Reste à évoquer la troisième série. Toujours composée à partir de prises de vues du vieux Kashgar et de ses impressionnantes ruines, celle-ci met également en scène des miroirs. Mais à la différence de la deuxième série, c’est la photographe qui est reflétée ici. Sous forme de fragments nous dévoilant des parties de son corps, et exceptionnellement son visage, associés à des vues tout aussi incomplètes des trépied et appareil, l’artiste parvient à travers cette dernière série à déconstruire d’une part le mythe de la transparence du médium - nous avons bien affaire à un point de vue des plus subjectifs – tout en donnant d’autre part une forme de visibilité à celle qui se situe derrière le prétendu objectif.
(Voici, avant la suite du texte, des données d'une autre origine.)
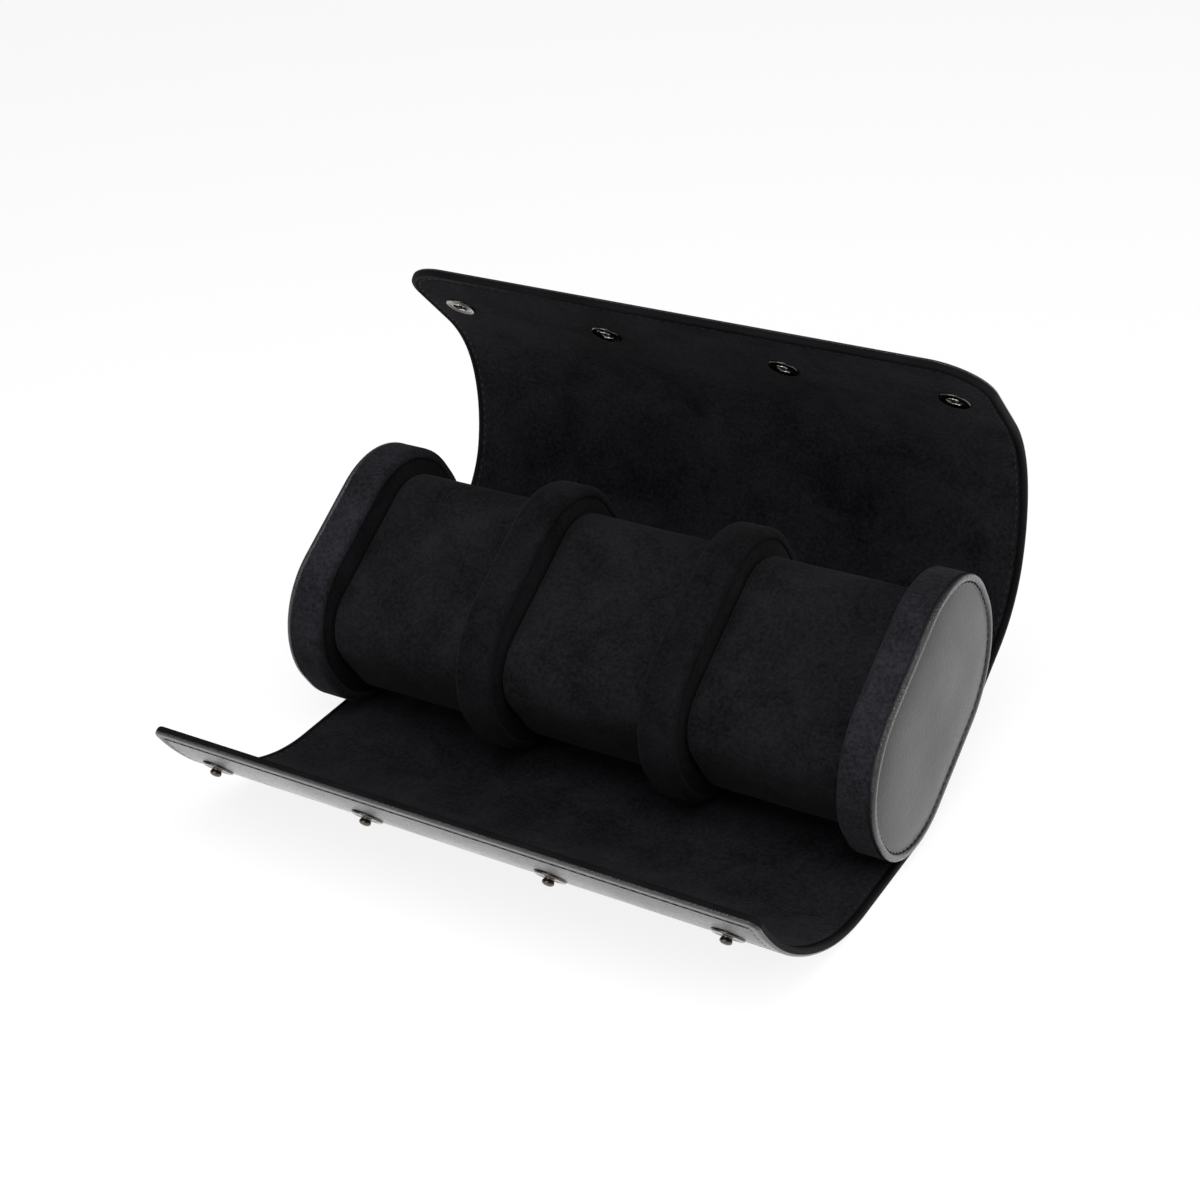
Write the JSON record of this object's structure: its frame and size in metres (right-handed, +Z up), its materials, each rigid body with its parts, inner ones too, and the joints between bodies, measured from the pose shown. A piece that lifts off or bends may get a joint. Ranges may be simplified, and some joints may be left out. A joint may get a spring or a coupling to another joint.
{
  "type": "watch travel case",
  "caption": "Open roll-up travel case: padded blocks on a suede-lined leather wrap part it into wells with removable cushions, and a back flap snaps over the front flap.",
  "frame": {"origin": "middle of the flat strip of the spine that the case rests on, half way along its width", "axes": "+X along the row of blocks, the case's longest side; +Y to the back, where the back flap rises; +Z up, away from the surface under the rest strip"},
  "size_m": [0.2222, 0.1979, 0.1512],
  "materials": {
    "wrap_leather": "black fine-grained leather, semi-matt",
    "welt_leather": "black leather drawn over a cord",
    "panel_leather": "black leather, fine grain, stitched along its edge",
    "suede_lining": "black microsuede, short nap",
    "block_suede": "black microsuede, short nap",
    "cushion_suede": "black microsuede, short nap",
    "stiffener_board": "grey stiffener sheet",
    "flap_foam": "thin foam sheet",
    "block_foam": "firm foam",
    "cushion_foam": "soft foam",
    "snap_metal": "bright nickel plate"
  },
  "bodies": {
    "case": {"spine_leather": "wrap_leather", "spine_board": "stiffener_board", "spine_lining": "suede_lining", "left_cap_rim": "block_suede", "left_cap_core": "block_foam", "left_cap_face": "block_suede", "left_cap_welt": "welt_leather", "left_cap_panel": "panel_leather", "right_cap_rim": "block_suede", "right_cap_core": "block_foam", "right_cap_face": "block_suede", "right_cap_welt": "welt_leather", "right_cap_panel": "panel_leather", "divider_1_rim": "block_suede", "divider_1_core": "block_foam", "divider_1_faces": "block_suede", "divider_2_rim": "block_suede", "divider_2_core": "block_foam", "divider_2_faces": "block_suede"},
    "back_flap_1": {"back_flap_1_leather": "wrap_leather", "back_flap_1_foam": "flap_foam", "back_flap_1_lining": "suede_lining"},
    "back_flap_2": {"back_flap_2_leather": "wrap_leather", "back_flap_2_foam": "flap_foam", "back_flap_2_lining": "suede_lining"},
    "back_flap_3": {"back_flap_3_leather": "wrap_leather", "back_flap_3_foam": "flap_foam", "back_flap_3_lining": "suede_lining"},
    "back_flap_4": {"back_flap_4_leather": "wrap_leather", "back_flap_4_foam": "flap_foam", "back_flap_4_lining": "suede_lining", "snap_sockets": "snap_metal", "snap_caps": "snap_metal"},
    "front_flap_1": {"front_flap_1_leather": "wrap_leather", "front_flap_1_board": "stiffener_board", "front_flap_1_lining": "suede_lining"},
    "front_flap_2": {"front_flap_2_leather": "wrap_leather", "front_flap_2_board": "stiffener_board", "front_flap_2_lining": "suede_lining"},
    "front_flap_3": {"front_flap_3_leather": "wrap_leather", "front_flap_3_board": "stiffener_board", "front_flap_3_lining": "suede_lining"},
    "front_flap_4": {"front_flap_4_leather": "wrap_leather", "front_flap_4_board": "stiffener_board", "front_flap_4_lining": "suede_lining", "snap_studs": "snap_metal", "snap_rivets": "snap_metal"},
    "cushion_1": {"cushion_1_band": "cushion_suede", "cushion_1_core": "cushion_foam", "cushion_1_ends": "cushion_suede"},
    "cushion_2": {"cushion_2_band": "cushion_suede", "cushion_2_core": "cushion_foam", "cushion_2_ends": "cushion_suede"},
    "cushion_3": {"cushion_3_band": "cushion_suede", "cushion_3_core": "cushion_foam", "cushion_3_ends": "cushion_suede"}
  },
  "joints": [
    {"name": "back_fold_1", "type": "hinge", "parent": "case", "child": "back_flap_1", "pos_m": [0, 0.05712, 0.03208], "axis": [1, 0, 0], "range_deg": [0, 43.58]},
    {"name": "back_fold_2", "type": "hinge", "parent": "back_flap_1", "child": "back_flap_2", "pos_m": [0, 0.07426, 0.04302], "axis": [1, 0, 0], "range_deg": [0, 10.61]},
    {"name": "back_fold_3", "type": "hinge", "parent": "back_flap_2", "child": "back_flap_3", "pos_m": [0, 0.08923, 0.07225], "axis": [1, 0, 0], "range_deg": [0, 5.98]},
    {"name": "back_fold_4", "type": "hinge", "parent": "back_flap_3", "child": "back_flap_4", "pos_m": [0, 0.08343, 0.10732], "axis": [1, 0, 0], "range_deg": [0, 19.1]},
    {"name": "front_fold_1", "type": "hinge", "parent": "case", "child": "front_flap_1", "pos_m": [0, -0.00881, 0.003], "axis": [-1, 0, 0], "range_deg": [0, 31.3]},
    {"name": "front_fold_2", "type": "hinge", "parent": "front_flap_1", "child": "front_flap_2", "pos_m": [0, -0.02431, 0.003], "axis": [-1, 0, 0], "range_deg": [0, 25.72]},
    {"name": "front_fold_3", "type": "hinge", "parent": "front_flap_2", "child": "front_flap_3", "pos_m": [0, -0.0516, 0.00572], "axis": [-1, 0, 0], "range_deg": [0, 17.72]},
    {"name": "front_fold_4", "type": "hinge", "parent": "front_flap_3", "child": "front_flap_4", "pos_m": [0, -0.07061, 0.01474], "axis": [-1, 0, 0], "range_deg": [0, 23.32]},
    {"name": "cushion_1_lift", "type": "slide", "parent": "case", "child": "cushion_1", "axis": [0, -0.5299, 0.848], "range_m": [0, 0.009]},
    {"name": "cushion_2_lift", "type": "slide", "parent": "case", "child": "cushion_2", "axis": [0, -0.5299, 0.848], "range_m": [0, 0.009]},
    {"name": "cushion_3_lift", "type": "slide", "parent": "case", "child": "cushion_3", "axis": [0, -0.5299, 0.848], "range_m": [0, 0.009]}
  ],
  "couplings": [
    {"joint": "back_fold_2", "follows": "back_fold_1", "ratio": 0.243},
    {"joint": "back_fold_3", "follows": "back_fold_1", "ratio": 0.13676},
    {"joint": "back_fold_4", "follows": "back_fold_1", "ratio": 0.43782},
    {"joint": "front_fold_2", "follows": "front_fold_1", "ratio": 0.82109},
    {"joint": "front_fold_3", "follows": "front_fold_1", "ratio": 0.56549},
    {"joint": "front_fold_4", "follows": "front_fold_1", "ratio": 0.74441}
  ]
}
Entre sujet et objets, visibilités et invisibilités se profilent en conséquence dans ces trois séries de nombreuses questions que la photographe a su parfaitement soulever. 
        

Erik Verhagen

(Texte paru dans le livre Les Dépossédés, Editions Trans Photographic Press, 2013)


Stanley Cavell, The World Viewed (1971), cité par Rosalind Krauss in « Stieglitz : Equivalents », Le Photographique, Paris, Macula, 1990 pour la traduction française, p. 131.